[What the task asks]
Repeat every line below exactly, word for word.

[Information supplied]
■ ■ ■ ■ ■ ■ ■

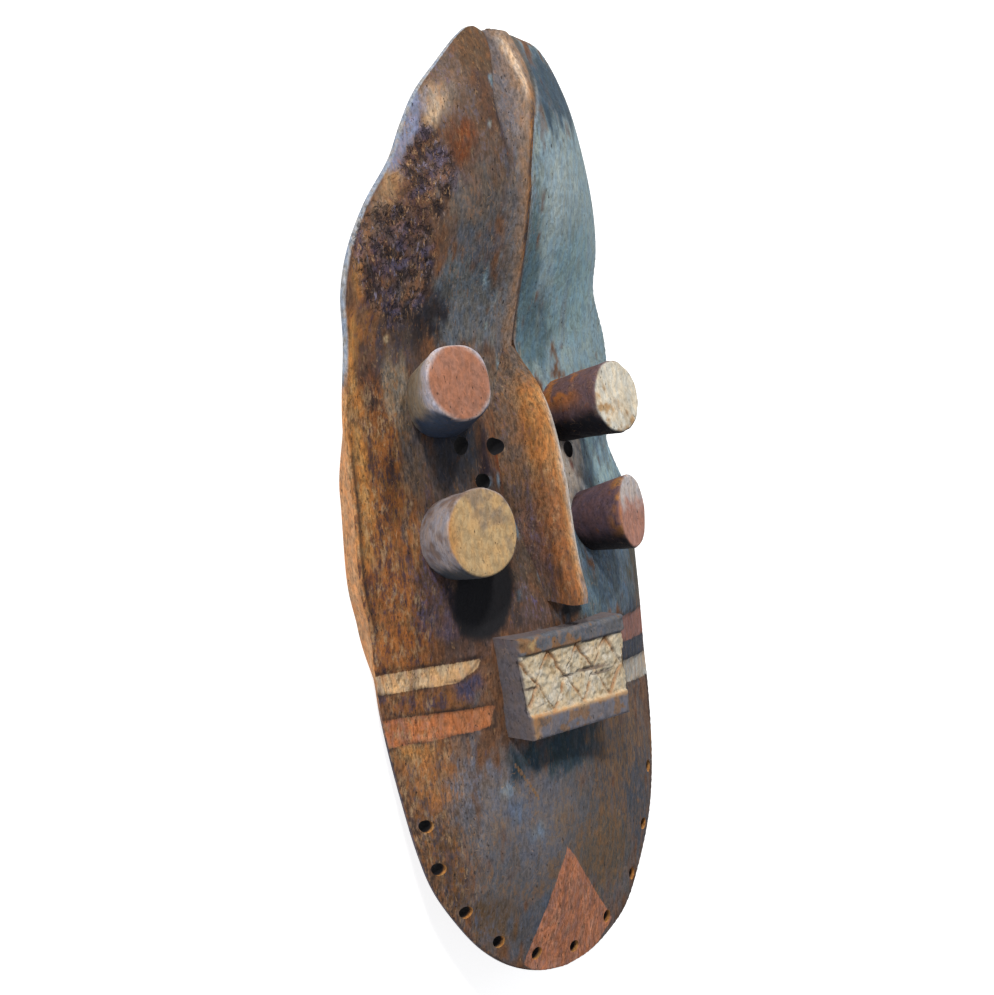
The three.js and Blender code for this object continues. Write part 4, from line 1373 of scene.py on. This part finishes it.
    def _edges(self, coat: Coat, x: Array, y: Array) -> None:
        """The left edge: a painted shadow line for a groove and a bare lip along the flange, and a pale line
        above it that is partly paint and partly a painted highlight.

        Args:
            coat: The coat to paint on.
            x: The points across the face, in millimetres.
            y: The points up the face, in millimetres.
        """
        margin = (1 - self.surface.outline.share(x, y)) * 138
        along = ease(-80, -60, y) * (1 - ease(96, 116, y)) * (x < 0)
        # Painted shadow: a dark line along the groove beside the flange.
        groove = np.exp(-(((margin - 3.2) / 1.1) ** 2)) * along * (1 - ease(55, 70, y))
        coat.darken(0.85 * groove)
        lip = 1 - ease(1.2, 2.6, margin)
        coat.lay("D09C68", None, lip * along)
        # Pale grey blue along the upper left edge, partly paint and partly a painted highlight on the lit
        # rim.
        coat.lay("A6AEB8", "8C929C", lip * ease(100, 120, y) * (x < 0))
        worn = (1 - ease(2, 9, margin)) * (1 - ease(-150, -110, y)) * ease(0, 60, np.abs(x))
        coat.lay("3A3030", "8A6238", 0.6 * worn)

    def rim(self, places: Array) -> Coat:
        """The rim: dark and blue-grey, with light bare wood along the left flange and pale grey blue above,
        partly paint and partly a painted highlight.

        Args:
            places: The points to work on, in millimetres.

        Returns:
            The coat at each point.
        """
        y = places[:, 1]
        coat = blended(places, ("5C5560", "7C6A58", 0.45), (), 62)
        flange = ease(-150, -90, y) * (1 - ease(96, 112, y)) * (places[:, 0] < 0)
        coat.a[:] = lerp(coat.a, pigment("D8A270"), flange[:, None])
        coat.b[:] = lerp(coat.b, pigment("B07A50"), flange[:, None])
        # Pale grey blue on the upper rim, partly paint and partly a painted highlight on its lit side.
        upper = ease(98, 116, y)
        coat.a[:] = lerp(coat.a, pigment("9CA6B2"), upper[:, None])
        coat.b[:] = lerp(coat.b, pigment("8C9098"), upper[:, None])
        return coat

    def nose(self, places: Array) -> Coat:
        """The nose: orange wood along its crown, grey brown on its flank, and a painted highlight along its
        right edge.

        Args:
            places: The points to work on, in millimetres.

        Returns:
            The coat at each point.
        """
        x, y, z = places.T
        coat = blended(places, ("6E5848", "544648", 0.44), NOSE_PAINT, 63)
        below = SmoothCurve(NOSE_TOP)(y) - z + 2.5 * noise(places, (9, 30, 9), 69, 2)
        band = (1 - ease(6, 19, below)) * (1 - ease(86, 108, y))
        low = 1 - ease(-20, 60, y)
        coat.lay("B07A44", "7C5034", band * (1 - low))
        coat.lay("A26C42", "664632", band * low)
        near = band * ease(-4, 4, x)
        coat.lay("D09A5C", "A8703C", near * 0.9)
        coat.lay("B09A88", "8C7C7A", near * ease(-2, 3, x) * (1 - ease(-46, -32, y)))
        # Painted highlight: a pale band near the nose's right edge.
        highlight_band = (1 - ease(5, 10, below)) * (1 - ease(80, 96, y)) * ease(-44, -30, y)
        coat.lay("CCAE90", "B08C68", highlight_band * ease(0, 4, x) * 0.8)
        # Painted highlight: a near white line along the right edge itself.
        edge = highlight_band * ease(4, 7.5, x)
        coat.lay("E6E2DC", "D6CCC0", edge)
        coat.wear[:] = lerp(0.35, 0.1, edge)
        coat.fibre[:] = lerp(0.9, 0.15, edge)
        return coat

    def mouth_block(self, places: Array) -> Coat:
        """The mouth: mottled slate lips, and cream teeth between ochre grooves and grey slits, with a painted
        highlight along the lower lip's top edge and painted shade under the upper lip.

        Args:
            places: The points to work on, in millimetres.

        Returns:
            The coat at each point.
        """
        x, y, z = places.T
        m = self.mouth
        across, down = m.across_down(x, y)
        coat = blended(places, ("726A6C", "5E5458", 0.45), (), 64)
        front = ease(m.front - 5.6, m.front - 4.4, z) * ease(0.0, 0.012, across)
        top, _, bottom = m.zone
        field = m.tooth_field(across, down)
        upper = front * (down < top)
        lower = front * (down > bottom)
        teeth = front * (down >= top) * (down <= bottom)
        ragged = noise(places, (5, 5, 7), 65, 3)
        patchy = noise(places, (8, 7, 8), 67, 3)
        coat.lay("6A6E76", "706664", upper)
        coat.lay("927050", "7E6656", upper * ease(0.1, 0.35, patchy + 0.8 * (0.35 - across)))
        spot = 1 - ease(0.2, 0.9, np.hypot((across - 0.1) / 0.07, (down - 6) / 6) + 0.6 * ragged)
        coat.lay("C8AA78", None, upper * spot)
        coat.lay("7A7A84", "6C666A", lower)
        coat.lay("8E7460", "5E5450", lower * ease(0.15, 0.4, patchy))
        coat.lay("A88868", "9A7450", lower * (1 - ease(0.02, 0.07, across + 0.03 * ragged)))
        coat.lay("DDCFB2", "C6B390", teeth)
        coat.lay("A8926E", "8C7A60", teeth * ease(0.25, 0.6, ragged) * 0.75)
        coat.lay("F0E8D6", None, teeth * ease(0.1, 0.5, -patchy) * 0.6)
        line = np.exp(-((field / 1.1) ** 2)) * ease(-0.35, 0.25, patchy + 0.1)
        coat.lay("A9703A", "8A5A30", teeth * line * 0.7)
        wedge = (1 - ease(2, 9, down - top)) * (1 - ease(0.5, 4, np.abs(field + 1)))
        coat.lay("B07A46", None, teeth * wedge * 0.7)
        slit = teeth * m.slits(across, down)
        coat.lay("85776A", "6C6054", slit)
        coat.lay("3A3230", "3A3230", slit * np.exp(-(((m.slits(across, down) - 0.35) / 0.2) ** 2)))
        # Painted highlight along the top edge of the lower lip.
        lip_highlight = front * np.exp(-(((down - bottom - 0.6) / 1.6) ** 2))
        coat.lay("D8B488", "C08E5C", lip_highlight * 0.9)
        # Painted shade under the upper lip's edge.
        coat.darken(front * np.exp(-(((down - top - 0.4) / 0.9) ** 2)) * ease(-0.4, 0.3, patchy) * 0.8)
        coat.wear[:] = 0.25
        coat.fibre[:] = lerp(0.15, 0.05, teeth)
        return coat

    def hole(self, places: Array) -> Coat:
        """The holes: a light wooden crescent at a chin hole's lip, and painted shade everywhere deeper, with
        the sight holes painted black throughout as shade.

        Args:
            places: The points to work on, in millimetres.

        Returns:
            The coat at each point.
        """
        x, y, z = places.T
        coat = blended(places, ("C08A4C", "8A5A30", 0.35), (), 66)
        # Painted shade: chin holes go to near black deeper than a few millimetres, and sight holes are black
        # throughout.
        deep = ease(1.5, 5.0, self.surface.face(x, y) - z)
        sight = y > -100
        coat.darken(np.where(sight, 1.0, deep))
        coat.lay("17171D", "17171D", np.where(sight, 1.0, deep))
        return coat

    def back(self, places: Array) -> Coat:
        """The hollow: plain brown wood with darker streaks, evenly darkened as painted shade."""
        coat = blended(places, ("7A5A3E", "4E3A2C", 0.45), (), 67)
        # An even painted shade over the whole hollow.
        coat.soot[:] = 0.2
        return coat

    def tube(self, places: Array) -> Coat:
        """The tubes: an end colour on each end and a side colour with a painted shade underneath.

        Args:
            places: The points to work on, in millimetres.

        Returns:
            The coat at each point.
        """
        pick = np.argmin([tube.reach(places) for tube in TUBES], axis=0)
        coat = blended(places, MATTE, (), 68)
        for k, tube in enumerate(TUBES):
            chosen = pick == k
            if chosen.any():
                tube.paint(coat, places, chosen)
        return coat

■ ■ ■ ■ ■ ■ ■

[Finished answer]
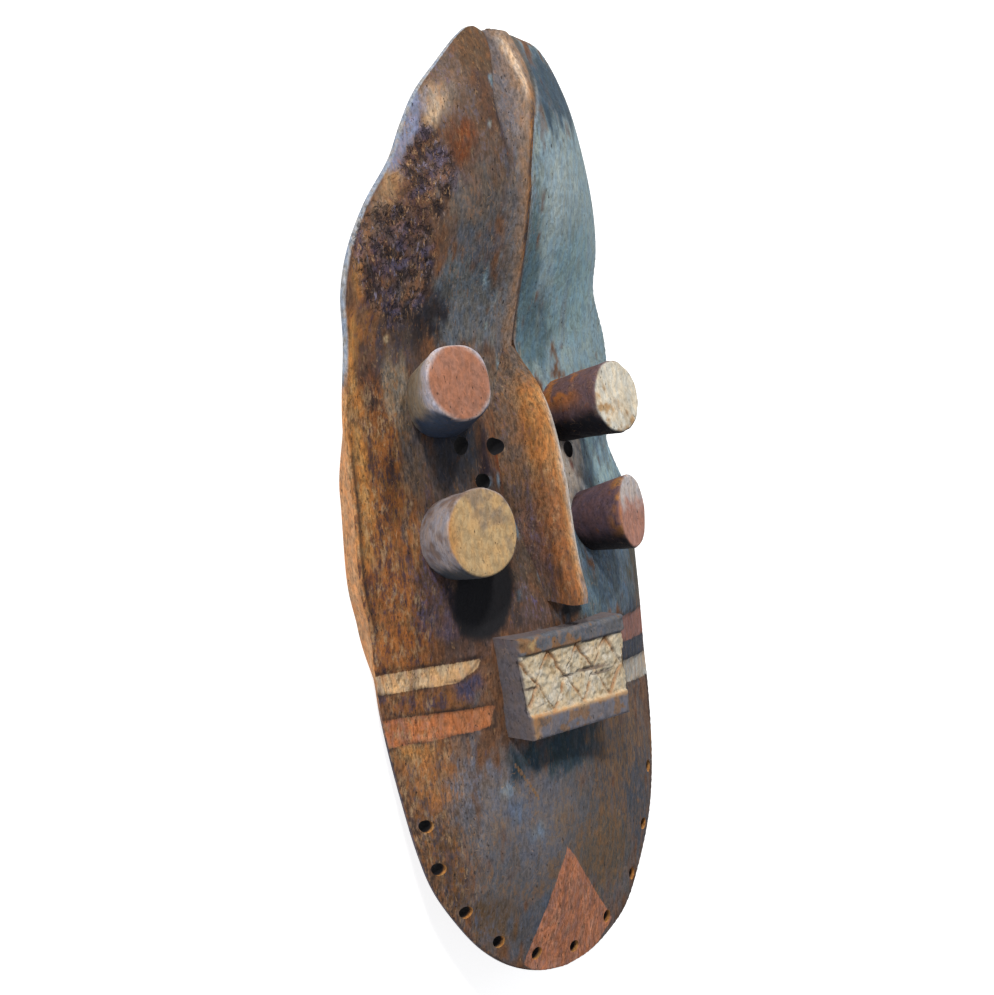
The three.js and Blender code for this object continues. Write part 4, from line 1373 of scene.py on. This part finishes it.
    def _edges(self, coat: Coat, x: Array, y: Array) -> None:
        """The left edge: a painted shadow line for a groove and a bare lip along the flange, and a pale line
        above it that is partly paint and partly a painted highlight.

        Args:
            coat: The coat to paint on.
            x: The points across the face, in millimetres.
            y: The points up the face, in millimetres.
        """
        margin = (1 - self.surface.outline.share(x, y)) * 138
        along = ease(-80, -60, y) * (1 - ease(96, 116, y)) * (x < 0)
        # Painted shadow: a dark line along the groove beside the flange.
        groove = np.exp(-(((margin - 3.2) / 1.1) ** 2)) * along * (1 - ease(55, 70, y))
        coat.darken(0.85 * groove)
        lip = 1 - ease(1.2, 2.6, margin)
        coat.lay("D09C68", None, lip * along)
        # Pale grey blue along the upper left edge, partly paint and partly a painted highlight on the lit
        # rim.
        coat.lay("A6AEB8", "8C929C", lip * ease(100, 120, y) * (x < 0))
        worn = (1 - ease(2, 9, margin)) * (1 - ease(-150, -110, y)) * ease(0, 60, np.abs(x))
        coat.lay("3A3030", "8A6238", 0.6 * worn)

    def rim(self, places: Array) -> Coat:
        """The rim: dark and blue-grey, with light bare wood along the left flange and pale grey blue above,
        partly paint and partly a painted highlight.

        Args:
            places: The points to work on, in millimetres.

        Returns:
            The coat at each point.
        """
        y = places[:, 1]
        coat = blended(places, ("5C5560", "7C6A58", 0.45), (), 62)
        flange = ease(-150, -90, y) * (1 - ease(96, 112, y)) * (places[:, 0] < 0)
        coat.a[:] = lerp(coat.a, pigment("D8A270"), flange[:, None])
        coat.b[:] = lerp(coat.b, pigment("B07A50"), flange[:, None])
        # Pale grey blue on the upper rim, partly paint and partly a painted highlight on its lit side.
        upper = ease(98, 116, y)
        coat.a[:] = lerp(coat.a, pigment("9CA6B2"), upper[:, None])
        coat.b[:] = lerp(coat.b, pigment("8C9098"), upper[:, None])
        return coat

    def nose(self, places: Array) -> Coat:
        """The nose: orange wood along its crown, grey brown on its flank, and a painted highlight along its
        right edge.

        Args:
            places: The points to work on, in millimetres.

        Returns:
            The coat at each point.
        """
        x, y, z = places.T
        coat = blended(places, ("6E5848", "544648", 0.44), NOSE_PAINT, 63)
        below = SmoothCurve(NOSE_TOP)(y) - z + 2.5 * noise(places, (9, 30, 9), 69, 2)
        band = (1 - ease(6, 19, below)) * (1 - ease(86, 108, y))
        low = 1 - ease(-20, 60, y)
        coat.lay("B07A44", "7C5034", band * (1 - low))
        coat.lay("A26C42", "664632", band * low)
        near = band * ease(-4, 4, x)
        coat.lay("D09A5C", "A8703C", near * 0.9)
        coat.lay("B09A88", "8C7C7A", near * ease(-2, 3, x) * (1 - ease(-46, -32, y)))
        # Painted highlight: a pale band near the nose's right edge.
        highlight_band = (1 - ease(5, 10, below)) * (1 - ease(80, 96, y)) * ease(-44, -30, y)
        coat.lay("CCAE90", "B08C68", highlight_band * ease(0, 4, x) * 0.8)
        # Painted highlight: a near white line along the right edge itself.
        edge = highlight_band * ease(4, 7.5, x)
        coat.lay("E6E2DC", "D6CCC0", edge)
        coat.wear[:] = lerp(0.35, 0.1, edge)
        coat.fibre[:] = lerp(0.9, 0.15, edge)
        return coat

    def mouth_block(self, places: Array) -> Coat:
        """The mouth: mottled slate lips, and cream teeth between ochre grooves and grey slits, with a painted
        highlight along the lower lip's top edge and painted shade under the upper lip.

        Args:
            places: The points to work on, in millimetres.

        Returns:
            The coat at each point.
        """
        x, y, z = places.T
        m = self.mouth
        across, down = m.across_down(x, y)
        coat = blended(places, ("726A6C", "5E5458", 0.45), (), 64)
        front = ease(m.front - 5.6, m.front - 4.4, z) * ease(0.0, 0.012, across)
        top, _, bottom = m.zone
        field = m.tooth_field(across, down)
        upper = front * (down < top)
        lower = front * (down > bottom)
        teeth = front * (down >= top) * (down <= bottom)
        ragged = noise(places, (5, 5, 7), 65, 3)
        patchy = noise(places, (8, 7, 8), 67, 3)
        coat.lay("6A6E76", "706664", upper)
        coat.lay("927050", "7E6656", upper * ease(0.1, 0.35, patchy + 0.8 * (0.35 - across)))
        spot = 1 - ease(0.2, 0.9, np.hypot((across - 0.1) / 0.07, (down - 6) / 6) + 0.6 * ragged)
        coat.lay("C8AA78", None, upper * spot)
        coat.lay("7A7A84", "6C666A", lower)
        coat.lay("8E7460", "5E5450", lower * ease(0.15, 0.4, patchy))
        coat.lay("A88868", "9A7450", lower * (1 - ease(0.02, 0.07, across + 0.03 * ragged)))
        coat.lay("DDCFB2", "C6B390", teeth)
        coat.lay("A8926E", "8C7A60", teeth * ease(0.25, 0.6, ragged) * 0.75)
        coat.lay("F0E8D6", None, teeth * ease(0.1, 0.5, -patchy) * 0.6)
        line = np.exp(-((field / 1.1) ** 2)) * ease(-0.35, 0.25, patchy + 0.1)
        coat.lay("A9703A", "8A5A30", teeth * line * 0.7)
        wedge = (1 - ease(2, 9, down - top)) * (1 - ease(0.5, 4, np.abs(field + 1)))
        coat.lay("B07A46", None, teeth * wedge * 0.7)
        slit = teeth * m.slits(across, down)
        coat.lay("85776A", "6C6054", slit)
        coat.lay("3A3230", "3A3230", slit * np.exp(-(((m.slits(across, down) - 0.35) / 0.2) ** 2)))
        # Painted highlight along the top edge of the lower lip.
        lip_highlight = front * np.exp(-(((down - bottom - 0.6) / 1.6) ** 2))
        coat.lay("D8B488", "C08E5C", lip_highlight * 0.9)
        # Painted shade under the upper lip's edge.
        coat.darken(front * np.exp(-(((down - top - 0.4) / 0.9) ** 2)) * ease(-0.4, 0.3, patchy) * 0.8)
        coat.wear[:] = 0.25
        coat.fibre[:] = lerp(0.15, 0.05, teeth)
        return coat

    def hole(self, places: Array) -> Coat:
        """The holes: a light wooden crescent at a chin hole's lip, and painted shade everywhere deeper, with
        the sight holes painted black throughout as shade.

        Args:
            places: The points to work on, in millimetres.

        Returns:
            The coat at each point.
        """
        x, y, z = places.T
        coat = blended(places, ("C08A4C", "8A5A30", 0.35), (), 66)
        # Painted shade: chin holes go to near black deeper than a few millimetres, and sight holes are black
        # throughout.
        deep = ease(1.5, 5.0, self.surface.face(x, y) - z)
        sight = y > -100
        coat.darken(np.where(sight, 1.0, deep))
        coat.lay("17171D", "17171D", np.where(sight, 1.0, deep))
        return coat

    def back(self, places: Array) -> Coat:
        """The hollow: plain brown wood with darker streaks, evenly darkened as painted shade."""
        coat = blended(places, ("7A5A3E", "4E3A2C", 0.45), (), 67)
        # An even painted shade over the whole hollow.
        coat.soot[:] = 0.2
        return coat

    def tube(self, places: Array) -> Coat:
        """The tubes: an end colour on each end and a side colour with a painted shade underneath.

        Args:
            places: The points to work on, in millimetres.

        Returns:
            The coat at each point.
        """
        pick = np.argmin([tube.reach(places) for tube in TUBES], axis=0)
        coat = blended(places, MATTE, (), 68)
        for k, tube in enumerate(TUBES):
            chosen = pick == k
            if chosen.any():
                tube.paint(coat, places, chosen)
        return coat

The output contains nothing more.